== DESCRIPTION OF THE TASK ==
Report how many lines contain the word "scene", with no other text.

- - - - -

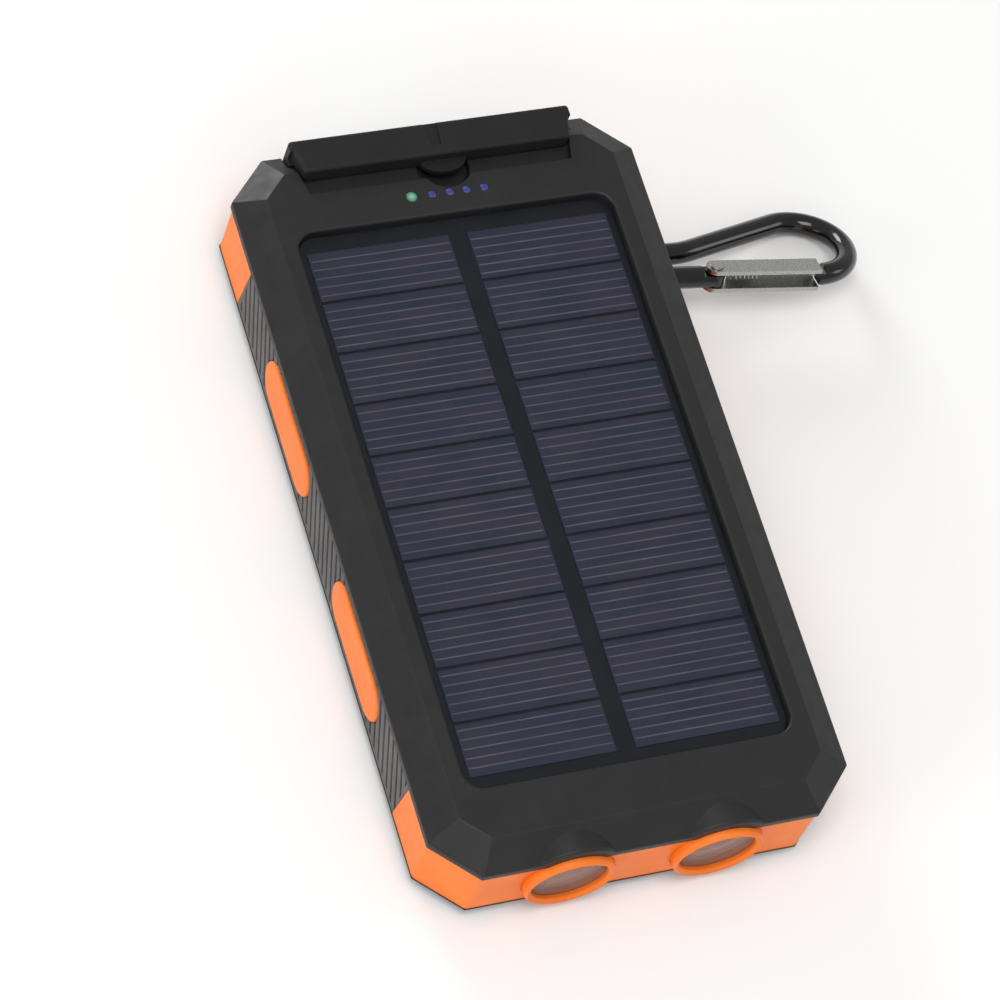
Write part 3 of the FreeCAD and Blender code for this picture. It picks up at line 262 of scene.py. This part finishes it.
MATERIALS = {
    "case_black": moulded("case_black", (0.0120, 0.0122, 0.0120), (0.0150, 0.0150, 0.0146), (0.42, 0.52),
                          0.35 * MM, 0.010 * MM, 0.25 * MM, specular_ior_level=0.33),
    "frame_orange": moulded("frame_orange", (0.82, 0.165, 0.008), (0.88, 0.195, 0.014), (0.38, 0.50),
                            0.4 * MM, 0.012 * MM, 0.25 * MM, specular_ior_level=0.35,
                            subsurface_weight=0.12, subsurface_scale=1.0 * MM),
    "grip_grey": moulded("grip_grey", (0.100, 0.098, 0.098), (0.130, 0.128, 0.126), (0.62, 0.80),
                         0.3 * MM, 0.03 * MM, 0.1 * MM, specular_ior_level=0.3),
    "cover_black": moulded("cover_black", (0.0085, 0.0085, 0.0085), (0.0110, 0.0110, 0.0108),
                           (0.50, 0.62), 0.3 * MM, 0.012 * MM, 0.2 * MM, specular_ior_level=0.26),
    "seal_rubber": moulded("seal_rubber", (0.014, 0.014, 0.014), (0.022, 0.022, 0.022), (0.6, 0.8),
                           0.4 * MM, 0.02 * MM),
    "panel_backing": moulded("panel_backing", (0.0045, 0.0065, 0.0105), (0.0070, 0.0090, 0.0135),
                             (0.36, 0.46), 3.0 * MM, 0.004 * MM, specular_ior_level=0.25),
    "cell_blue": silicon(),
    "cell_finger": moulded("cell_finger", (0.075, 0.070, 0.095), (0.110, 0.100, 0.125), (0.4, 0.55),
                           0.5 * MM, 0.004 * MM, specular_ior_level=0.3),
    "clear_cover": clear("clear_cover", (0.015, 0.017, 0.020), 0.06, 0.12),
    "board_green": moulded("board_green", (0.010, 0.105, 0.035), (0.018, 0.150, 0.055), (0.28, 0.42),
                           0.7 * MM, 0.02 * MM),
    "chip_black": moulded("chip_black", (0.016, 0.016, 0.017), (0.030, 0.030, 0.032), (0.5, 0.7),
                          0.25 * MM, 0.02 * MM),
    "socket_steel": brushed("socket_steel", (0.56, 0.56, 0.57), (0.72, 0.72, 0.73), (0.22, 0.36),
                            (1.0, 12.0, 1.0)),
    "tongue_black": moulded("tongue_black", (0.012, 0.012, 0.012), (0.022, 0.022, 0.022), (0.4, 0.55),
                            0.3 * MM, 0.01 * MM),
    "steel": brushed("steel", (0.34, 0.34, 0.33), (0.52, 0.52, 0.50), (0.22, 0.38), (1.0, 9.0, 9.0)),
    "black_aluminium": moulded("black_aluminium", (0.0020, 0.0020, 0.0022), (0.0040, 0.0040, 0.0044),
                               (0.10, 0.20), 1.5 * MM, 0.010 * MM, specular_ior_level=0.4,
                               coat_weight=0.25, coat_roughness=0.06),
    "status_green": lit("status_green", (0.006, 0.070, 0.030), (0.16, 0.33, 0.24), 0.35,
                        "status_light_pipe"),
    "level_blue": lit("level_blue", (0.022, 0.022, 0.13), (0.055, 0.055, 0.22), 0.25),
    "led_white": moulded("led_white", (0.80, 0.68, 0.28), (0.88, 0.84, 0.66), (0.3, 0.45),
                         0.5 * MM, 0.02 * MM),
    "reflector_chrome": brushed("reflector_chrome", (0.74, 0.72, 0.72), (0.86, 0.84, 0.84), (0.12, 0.22),
                                (1.0, 1.0, 1.0)),
    "torch_lens": clear("torch_lens", (0.34, 0.22, 0.18), 0.42, 0.10),
    "battery_foil": moulded("battery_foil", (0.55, 0.56, 0.58), (0.72, 0.73, 0.75), (0.28, 0.45),
                            1.2 * MM, 0.06 * MM, metallic=0.8),
    "foam": moulded("foam", (0.08, 0.08, 0.09), (0.14, 0.14, 0.15), (0.85, 0.95), 0.6 * MM, 0.15 * MM),
    "lead_red": moulded("lead_red", (0.42, 0.015, 0.012), (0.56, 0.028, 0.020), (0.35, 0.5),
                        0.6 * MM, 0.01 * MM),
    "compass_card": moulded("compass_card", (0.60, 0.74, 0.64), (0.72, 0.82, 0.74), (0.45, 0.6),
                            0.3 * MM, 0.006 * MM),
    "compass_lens": clear("compass_lens", (0.88, 0.92, 0.92), 0.10, 0.06),
    "compass_case": moulded("compass_case", (0.012, 0.012, 0.012), (0.020, 0.020, 0.020), (0.2, 0.34),
                            0.6 * MM, 0.01 * MM, 0.15 * MM),
    "brass": brushed("brass", (0.62, 0.42, 0.16), (0.80, 0.58, 0.28), (0.22, 0.34), (1.0, 1.0, 6.0)),
}


def dress(piece, slot):
    """Gives an object its slot's material, in place of what it came with."""
    piece.data.materials.clear()
    piece.data.materials.append(MATERIALS[slot])


def dress_cad_nodes():
    for subpart in frame["record"]["subparts"]:
        dress(frame["nodes"][subpart["node"]], subpart["material_slot"])


# ---------------------------------------------------------------- mesh helpers
def add_piece(name, mesh, body, slot, look=None):
    """Puts a mesh in the scene, riding on a CAD body with a slot's finish or a look of its own."""
    piece = bpy.data.objects.new(name, mesh)
    bpy.context.scene.collection.objects.link(piece)
    dress(piece, look or slot)
    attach(piece, body)
    return piece


def add_block(bm, low, high):
    """A rectangular block between two corners, joined to a bmesh under construction."""
    size = high - low
    place = Matrix.Translation((low + high) / 2) @ Matrix.Diagonal((*size, 1.0))
    return bmesh.ops.create_cube(bm, size=1.0, matrix=place)["verts"]


def mesh_from(bm, name):
    mesh = bpy.data.meshes.new(name)
    bm.to_mesh(mesh)
    bm.free()
    return mesh


# ---------------------------------------------------------------- solar panel
def cell_fingers():
    """Fine silver lines across every cell, printed on its top face."""
    low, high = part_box("solar_cells")
    pitch = (high.y - low.y) / CELLS_PER_STRIP
    gap_half = min(vertex.co.x for vertex in frame["nodes"]["solar_cells"].data.vertices if vertex.co.x > 0)
    bm = bmesh.new()
    for row in range(CELLS_PER_STRIP):
        for finger in range(FINGERS_PER_CELL):
            y = low.y + pitch * (row + 0.5 + FINGER_SPACING * (finger - (FINGERS_PER_CELL - 1) / 2))
            for near, far in ((-high.x, -gap_half), (gap_half, high.x)):
                start = Vector((near + FINGER_INSET, y - FINGER_WIDTH / 2, high.z - FINGER_HEIGHT / 2))
                end = Vector((far - FINGER_INSET, y + FINGER_WIDTH / 2, high.z + FINGER_HEIGHT))
                add_block(bm, start, end)
    add_piece("cell_fingers", mesh_from(bm, "cell_fingers"), "case", "cell_blue", "cell_finger")


def cover_sheet():
    """The clear laminate over the cells, with eased edges and rounded corners."""
    low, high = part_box("solar_cover")
    bm = bmesh.new()
    ring = []
    for x_side, y_side, start in ((1, 1, 0), (-1, 1, 90), (-1, -1, 180), (1, -1, 270)):
        edge_y = high.y if y_side > 0 else low.y
        centre = Vector((x_side * (high.x - COVER_CORNER_RADIUS), edge_y - y_side * COVER_CORNER_RADIUS,
                         high.z))
        for step in range(COVER_CORNER_STEPS + 1):
            angle = math.radians(start + 90 * step / COVER_CORNER_STEPS)
            outward = Vector((math.cos(angle), math.sin(angle), 0))
            ring.append(bm.verts.new(centre + COVER_CORNER_RADIUS * outward))
    face = bm.faces.new(ring)
    thickness = high.z - low.z - COVER_LIFT
    grown = bmesh.ops.extrude_face_region(bm, geom=[face])["geom"]
    bmesh.ops.translate(bm, verts=[part for part in grown if isinstance(part, bmesh.types.BMVert)],
                        vec=(0, 0, -thickness))
    bmesh.ops.recalc_face_normals(bm, faces=bm.faces)
    sheet = add_piece("cover_sheet", mesh_from(bm, "cover_sheet"), "case", "clear_cover")
    ease = sheet.modifiers.new("eased_edges", "BEVEL")
    ease.width = COVER_EASE
    ease.segments = 2
    ease.limit_method = "ANGLE"
    ease.angle_limit = math.radians(60)
    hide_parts("solar_cover")


# ---------------------------------------------------------------- sockets
def contacts(name, tongue_node, xs, size, rise):
    """Plated contacts on a socket's tongue; size is each one's width and length."""
    width, length = size
    low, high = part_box(tongue_node)
    middle = (low.x + high.x) / 2
    z = low.z + rise
    bm = bmesh.new()
    for x in xs:
        front_y = high.y - CONTACT_SETBACK
        add_block(bm, Vector((middle + x - width / 2, front_y - length, z - CONTACT_THICKNESS)),
                  Vector((middle + x + width / 2, front_y, z + CONTACT_THICKNESS / 2)))
    add_piece(name, mesh_from(bm, name), "case", "brass")


# ---------------------------------------------------------------- compass
def dial_marks():
    """Ticks round the compass card, on the face that looks out of the back."""
    low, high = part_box("compass_card")
    centre = (low + high) / 2
    radius = (high.x - low.x) / 2
    place = Matrix.Translation((centre.x, centre.y, high.z - DIAL_RISE))
    bm = bmesh.new()
    for index in range(TICK_COUNT):
        length, width = LONG_TICK if index % LONG_TICK_EVERY == 0 else SHORT_TICK
        outer = radius - TICK_MARGIN
        verts = add_block(bm, Vector((outer - length, -width / 2, -MARK_THICKNESS)),
                          Vector((outer, width / 2, MARK_THICKNESS / 2)))
        turn = Matrix.Rotation(2 * math.pi * index / TICK_COUNT, 4, "Z")
        bmesh.ops.transform(bm, matrix=place @ turn, verts=verts)
    add_piece("dial_marks", mesh_from(bm, "dial_marks"), "compass_card", "chip_black")


def dial_needle(name, slot, direction):
    """Half of the card's needle: a long thin kite from the hub to the ring of ticks."""
    low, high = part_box("compass_card")
    centre = (low + high) / 2
    face_z = high.z - DIAL_RISE
    outline = [(0.0, 0.0), (NEEDLE_HALF_WIDTH, NEEDLE_SHOULDER), (0.0, NEEDLE_LENGTH),
               (-NEEDLE_HALF_WIDTH, NEEDLE_SHOULDER)]
    bm = bmesh.new()
    layers = []
    for z in (face_z - NEEDLE_BOTTOM, face_z + NEEDLE_TOP):
        layers.append([bm.verts.new((centre.x + x, centre.y + direction * y, z)) for x, y in outline])
    bm.faces.new(layers[0])
    bm.faces.new(list(reversed(layers[1])))
    for index in range(len(outline)):
        after = (index + 1) % len(outline)
        bm.faces.new((layers[0][index], layers[0][after], layers[1][after], layers[1][index]))
    bmesh.ops.recalc_face_normals(bm, faces=bm.faces)
    add_piece(name, mesh_from(bm, name), "compass_card", slot)


# ---------------------------------------------------------------- floor, light and camera
def floor():
    """A wide pale table top at the charger's underside."""
    bm = bmesh.new()
    bmesh.ops.create_grid(bm, x_segments=1, y_segments=1, size=FLOOR_HALF_SIZE)
    plane = bpy.data.objects.new("floor", mesh_from(bm, "floor"))
    bpy.context.scene.collection.objects.link(plane)
    nodes = Nodes("floor_white")
    nodes.link(nodes.ramp(nodes.noise(0.4), (0.90, 0.895, 0.89), (0.92, 0.915, 0.91)),
               nodes.shader.inputs["Base Color"])
    nodes.fix(roughness=0.9, specular_ior_level=0.1)
    plane.data.materials.append(nodes.material)


def soft_light(name, azimuth, elevation, distance, size, power):
    """A square softbox at an angle round the charger, turned to face it."""
    direction = Vector((math.cos(math.radians(elevation)) * math.cos(math.radians(azimuth)),
                        math.cos(math.radians(elevation)) * math.sin(math.radians(azimuth)),
                        math.sin(math.radians(elevation))))
    data = bpy.data.lights.new(name, "AREA")
    data.shape = "SQUARE"
    data.size = size
    data.energy = power
    light = bpy.data.objects.new(name, data)
    light.location = direction * distance
    light.rotation_euler = direction.to_track_quat("Z", "Y").to_euler()
    bpy.context.scene.collection.objects.link(light)


def studio():
    """A white room with one softbox overhead and low ones to the left, front, back and right."""
    world = bpy.data.worlds.new("studio")
    world.use_nodes = True
    background = world.node_tree.nodes["Background"]
    background.inputs["Color"].default_value = (1.0, 1.0, 1.0, 1.0)
    background.inputs["Strength"].default_value = WORLD_STRENGTH
    bpy.context.scene.world = world
    for softbox in SOFTBOXES:
        soft_light(*softbox)


def camera():
    """Looks down on the solar face from over its lower left corner."""
    back = Vector((math.cos(CAMERA_ELEVATION) * math.cos(CAMERA_AZIMUTH),
                   math.cos(CAMERA_ELEVATION) * math.sin(CAMERA_AZIMUTH), math.sin(CAMERA_ELEVATION)))
    data = bpy.data.cameras.new("camera")
    data.lens = CAMERA_LENS
    eye = bpy.data.objects.new("camera", data)
    eye.location = CAMERA_TARGET + back * CAMERA_DISTANCE
    level = back.to_track_quat("Z", "Y")
    eye.rotation_euler = (level @ Quaternion((0, 0, 1), CAMERA_ROLL)).to_euler()
    bpy.context.scene.collection.objects.link(eye)
    bpy.context.scene.camera = eye


# ---------------------------------------------------------------- build the scene
dress_cad_nodes()
cell_fingers()
cover_sheet()
for side in ("left", "right"):
    contacts("usb_a_contacts_" + side, "usb_a_tongue_" + side, USB_A_CONTACT_XS, USB_A_CONTACT_SIZE,
             USB_A_TONGUE_RISE)
contacts("micro_usb_contacts", "micro_usb_tongue", MICRO_CONTACT_XS, MICRO_CONTACT_SIZE, MICRO_TONGUE_RISE)
dial_marks()
dial_needle("needle_north", "lead_red", 1)
dial_needle("needle_south", "chip_black", -1)

floor()
studio()
camera()
bpy.context.scene.view_settings.view_transform = "Standard"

- - - - -

== RESULT ==
10